▸ **TO BE DONE**: Write out, word for word, only the lines from the one containing "Continue the build123d" through the final line of the data.

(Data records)

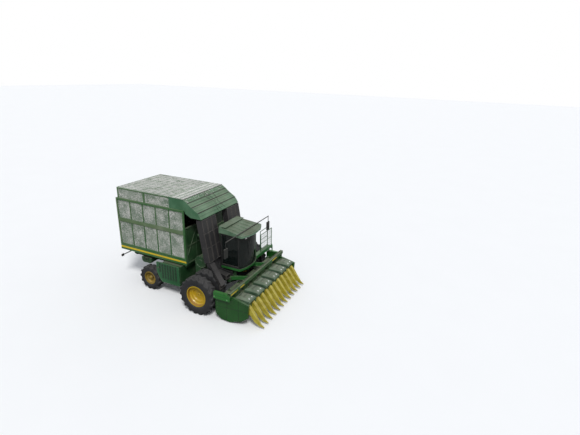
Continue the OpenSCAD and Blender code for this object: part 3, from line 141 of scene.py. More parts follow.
# Edge wear: finds edges by a rounded normal, and breaks them up with noise
def buildEdgeGroup():
    tree, gin, gout = newGroup(
        "edgeWear",
        [("Color", "NodeSocketColor", (0.1, 0.3, 0.1, 1)),
         ("Bare Color", "NodeSocketColor", (0.32, 0.31, 0.29, 1)),
         ("Amount", "NodeSocketFloat", 0.5), ("Reach", "NodeSocketFloat", 0.008)],
        [("Color", "NodeSocketColor"), ("Mask", "NodeSocketFloat"), ("Normal", "NodeSocketVector")])
    coords = tree.nodes.new("ShaderNodeTexCoord").outputs["Object"]
    normal = tree.nodes.new("ShaderNodeNewGeometry").outputs["Normal"]
    rounded = tree.nodes.new("ShaderNodeBevel")
    rounded.samples = 4
    tree.links.new(gin.outputs["Reach"], rounded.inputs["Radius"])
    dot = tree.nodes.new("ShaderNodeVectorMath")
    dot.operation = "DOT_PRODUCT"
    tree.links.new(normal, dot.inputs[0])
    tree.links.new(rounded.outputs["Normal"], dot.inputs[1])
    edge = mathNode(tree, "SUBTRACT", 1.0, dot.outputs["Value"])
    broken = noiseNode(tree, coords, 14.0, 4.0, 0.65)
    mask = mathNode(tree, "MULTIPLY", stepNode(tree, edge, 0.02, 0.2), stepNode(tree, broken, 0.42, 0.62))
    mask = mathNode(tree, "MULTIPLY", mask, gin.outputs["Amount"], True)
    tree.links.new(mixColor(tree, mask, gin.outputs["Color"], gin.outputs["Bare Color"]),
                   gout.inputs["Color"])
    tree.links.new(mask, gout.inputs["Mask"])
    tree.links.new(rounded.outputs["Normal"], gout.inputs["Normal"])
    return tree


dustGroup = buildDustGroup()
edgeGroup = buildEdgeGroup()


def placeGroup(tree, group, **values):
    node = tree.nodes.new("ShaderNodeGroup")
    node.node_tree = group
    for label, value in values.items():
        node.inputs[label.replace("_", " ")].default_value = value
    return node


def newMaterial(name):
    material = bpy.data.materials.new(name)
    material.use_nodes = True
    tree = material.node_tree
    return material, tree, tree.nodes["Principled BSDF"]


# Painted, bare or moulded surface: a colour that varies, field dust, worn edges and a fine bump
def surface(name, s):
    material, tree, shader = newMaterial(name)
    coords = tree.nodes.new("ShaderNodeTexCoord").outputs["Object"]
    broad = noiseNode(tree, coords, s.get("varyScale", 0.9), 4.0)
    color = mixColor(tree, stepNode(tree, broad, 0.35, 0.68), s["color"] + (1,), s["second"] + (1,))
    edge = placeGroup(tree, edgeGroup, Amount=s.get("wear", 0.5), Reach=s.get("edge", 0.008),
                      Bare_Color=s.get("bare", (0.32, 0.31, 0.29)) + (1,))
    tree.links.new(color, edge.inputs["Color"])
    dust = placeGroup(tree, dustGroup, Amount=s.get("dust", 0.35), Lint=s.get("lint", 0.1),
                      Roughness=s["rough"],
                      Dust_Color=s.get("dustColor", (0.30, 0.26, 0.21)) + (1,))
    tree.links.new(edge.outputs["Color"], dust.inputs["Color"])
    tree.links.new(dust.outputs["Color"], shader.inputs["Base Color"])
    tree.links.new(dust.outputs["Roughness"], shader.inputs["Roughness"])
    grain = noiseNode(tree, coords, s.get("grainScale", 160.0), 3.0)
    height = mathNode(tree, "ADD", mathNode(tree, "MULTIPLY", grain, s.get("grain", 0.25)),
                      dust.outputs["Height"])
    bump = tree.nodes.new("ShaderNodeBump")
    bump.inputs["Strength"].default_value = s.get("bump", 0.25)
    bump.inputs["Distance"].default_value = s.get("bumpDepth", 0.002)
    tree.links.new(height, bump.inputs["Height"])
    tree.links.new(edge.outputs["Normal"], bump.inputs["Normal"])
    tree.links.new(bump.outputs["Normal"], shader.inputs["Normal"])
    shader.inputs["Metallic"].default_value = s.get("metallic", 0.0)
    shader.inputs["Coat Weight"].default_value = s.get("coat", 0.0)
    shader.inputs["Coat Roughness"].default_value = 0.2
    return material


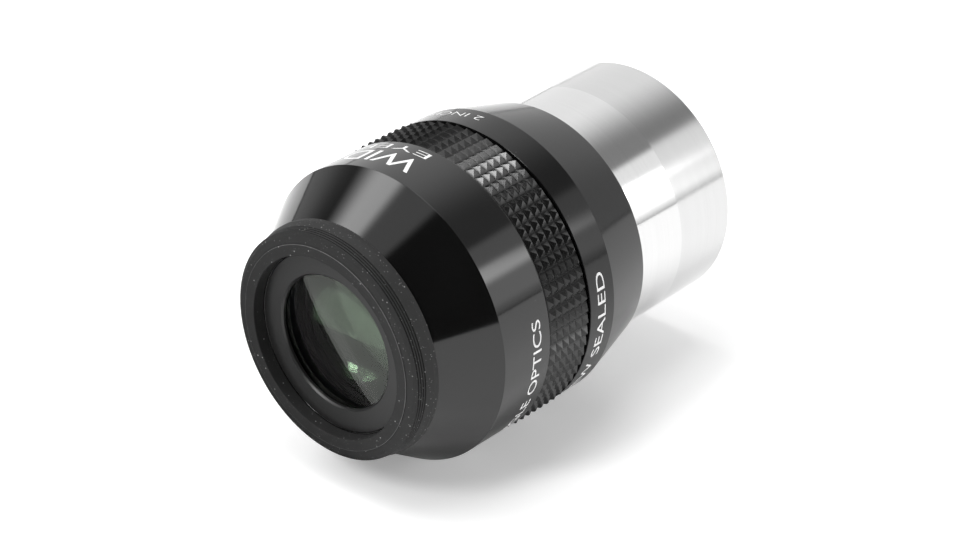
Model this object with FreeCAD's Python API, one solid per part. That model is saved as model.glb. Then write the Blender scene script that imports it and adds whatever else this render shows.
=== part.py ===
import FreeCAD, Part
import math
import os

# Two-inch wide-field telescope eyepiece, in millimetres, lying on its side.
#
# The optical axis is Y. The origin is the centre of the barrel's mouth, +Y points out of the mouth
# towards the telescope, -Y towards the eye, and +Z is up. A "station" is a distance from the mouth
# towards the eye, so station s lies at Y = -s. An outline is a closed list of (radius, station)
# corners, and each round piece is its outline turned about the optical axis.

# Fits
FIT = 0.05              # radial gap of a thread or a sliding seat
JOINT = 0.05            # gap between two faces that are screwed up to each other
CEMENT = 0.02           # layer of cement between the two glasses of a doublet
CUP_CLEARANCE = 0.3     # room round the eyecup's rim over its whole travel

# Barrel
BARREL_R = 25.4
BARREL_CHAMFER = 0.4
BARREL_BORE_R = 23.0
FILTER_THREAD_R = 23.6
FILTER_THREAD_END = 5.5
TAPER_START = 15.5
TAPER_R = 25.1
SHOULDER = 29.5
BARREL_SEAT = 30.3
BARREL_SEAT_R = 25.5
BARREL_THREAD_R = 24.55
BARREL_END = 35.8

# Field stop, screwed into the barrel
STOP_R = 15.9
STOP_RIM_R = 21.4
STOP_START = 25.6
STOP_WEB_START = 26.7
STOP_EDGE = 27.5
STOP_WEB_END = 28.0
STOP_END = 29.0

# Housings
HOUSING_R = 30.34
SHOULDER_R = 26.9
SHOULDER_CHAMFER = 0.3
REAR_CONE_END = 42.85
GROOVE_START = 49.8
SLEEVE_R = 28.6
SPLIT = 61.7
SPIGOT_R = 27.0
SPIGOT_END = 67.0
HOUSING_BORE_R = 20.6
BULKHEAD_START = 36.0
BULKHEAD_END = 38.0
BULKHEAD_R = 18.0
FRONT_BORE_R = 19.4
FRONT_BORE_END = 81.6
FRONT_CONE_START = 74.4
FRONT_CONE_END = 85.2
FRONT_CONE_R = 23.4
NECK_R = 20.2
NECK_END = 88.4
RING_THREAD_R = 18.35
RING_THREAD_START = 84.9

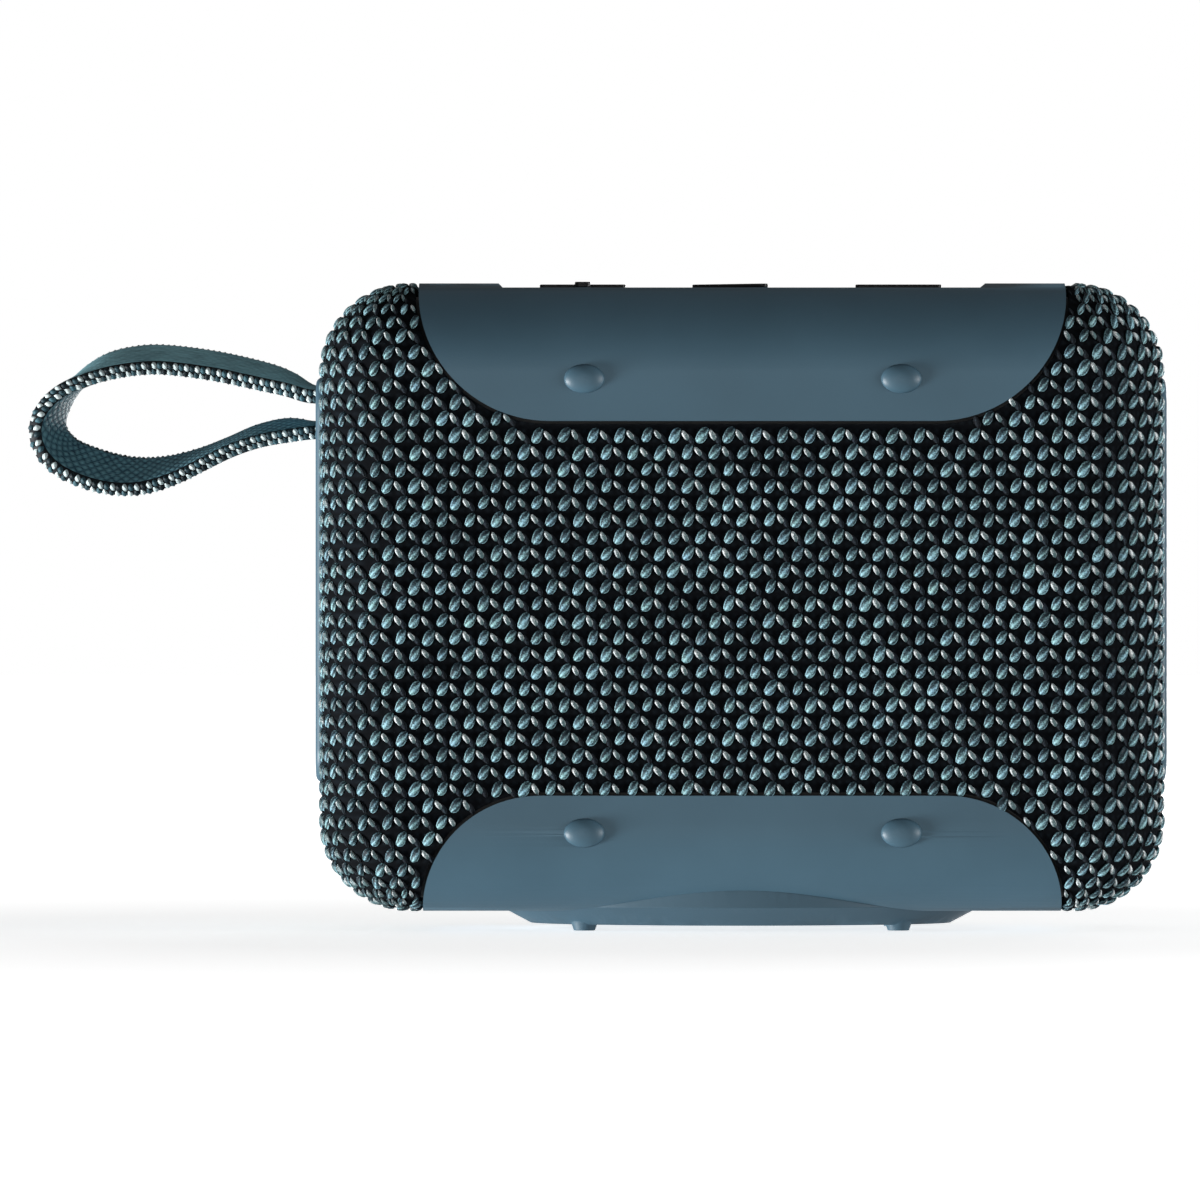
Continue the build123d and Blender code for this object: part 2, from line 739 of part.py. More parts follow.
with BuildPart() as driver_surround:
    with BuildSketch(Plane.XY.offset(box_mid_z)):
        with Locations((roll_mid_r, driver_front_y)):
            Circle(roll_r)
            Circle(roll_r - surround_t, mode=Mode.SUBTRACT)
        with Locations((roll_mid_r, driver_front_y)):
            Rectangle(4 * roll_r, 2 * roll_r, align=(Align.CENTER, Align.MIN), mode=Mode.SUBTRACT)
        with Locations((roll_mid_r + roll_r - surround_t, driver_front_y)):
            Rectangle(surround_lip, surround_t, align=(Align.MIN, Align.MAX))
    revolve(axis=driver_axis)
save(driver_surround.part, "driver_surround")

with BuildPart() as driver_cone:
    with BuildSketch(Plane.XY.offset(box_mid_z)):
        with BuildLine():
            Polyline(
                (cone_r, driver_front_y), (cone_r, driver_front_y + cone_t),
                (neck_r, cone_neck_y + cone_t), (neck_r, cone_neck_y), close=True)
        make_face()
    revolve(axis=driver_axis)
save(driver_cone.part, "driver_cone")

with BuildPart() as dust_cap:
    with BuildSketch(Plane.XY.offset(box_mid_z)):
        with Locations((0, cap_edge_y - cap_rise + cap_dome_r)):
            Circle(cap_dome_r + cap_t)
            Circle(cap_dome_r, mode=Mode.SUBTRACT)
        with Locations((0, cap_edge_y)):
            Rectangle(cap_r, cap_rise + cap_t, align=(Align.MIN, Align.MAX), mode=Mode.INTERSECT)
    revolve(axis=driver_axis)
save(dust_cap.part, "dust_cap")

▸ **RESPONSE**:
Continue the build123d and Blender code for this object: part 2, from line 739 of part.py. More parts follow.
with BuildPart() as driver_surround:
    with BuildSketch(Plane.XY.offset(box_mid_z)):
        with Locations((roll_mid_r, driver_front_y)):
            Circle(roll_r)
            Circle(roll_r - surround_t, mode=Mode.SUBTRACT)
        with Locations((roll_mid_r, driver_front_y)):
            Rectangle(4 * roll_r, 2 * roll_r, align=(Align.CENTER, Align.MIN), mode=Mode.SUBTRACT)
        with Locations((roll_mid_r + roll_r - surround_t, driver_front_y)):
            Rectangle(surround_lip, surround_t, align=(Align.MIN, Align.MAX))
    revolve(axis=driver_axis)
save(driver_surround.part, "driver_surround")

with BuildPart() as driver_cone:
    with BuildSketch(Plane.XY.offset(box_mid_z)):
        with BuildLine():
            Polyline(
                (cone_r, driver_front_y), (cone_r, driver_front_y + cone_t),
                (neck_r, cone_neck_y + cone_t), (neck_r, cone_neck_y), close=True)
        make_face()
    revolve(axis=driver_axis)
save(driver_cone.part, "driver_cone")

with BuildPart() as dust_cap:
    with BuildSketch(Plane.XY.offset(box_mid_z)):
        with Locations((0, cap_edge_y - cap_rise + cap_dome_r)):
            Circle(cap_dome_r + cap_t)
            Circle(cap_dome_r, mode=Mode.SUBTRACT)
        with Locations((0, cap_edge_y)):
            Rectangle(cap_r, cap_rise + cap_t, align=(Align.MIN, Align.MAX), mode=Mode.INTERSECT)
    revolve(axis=driver_axis)
save(dust_cap.part, "dust_cap")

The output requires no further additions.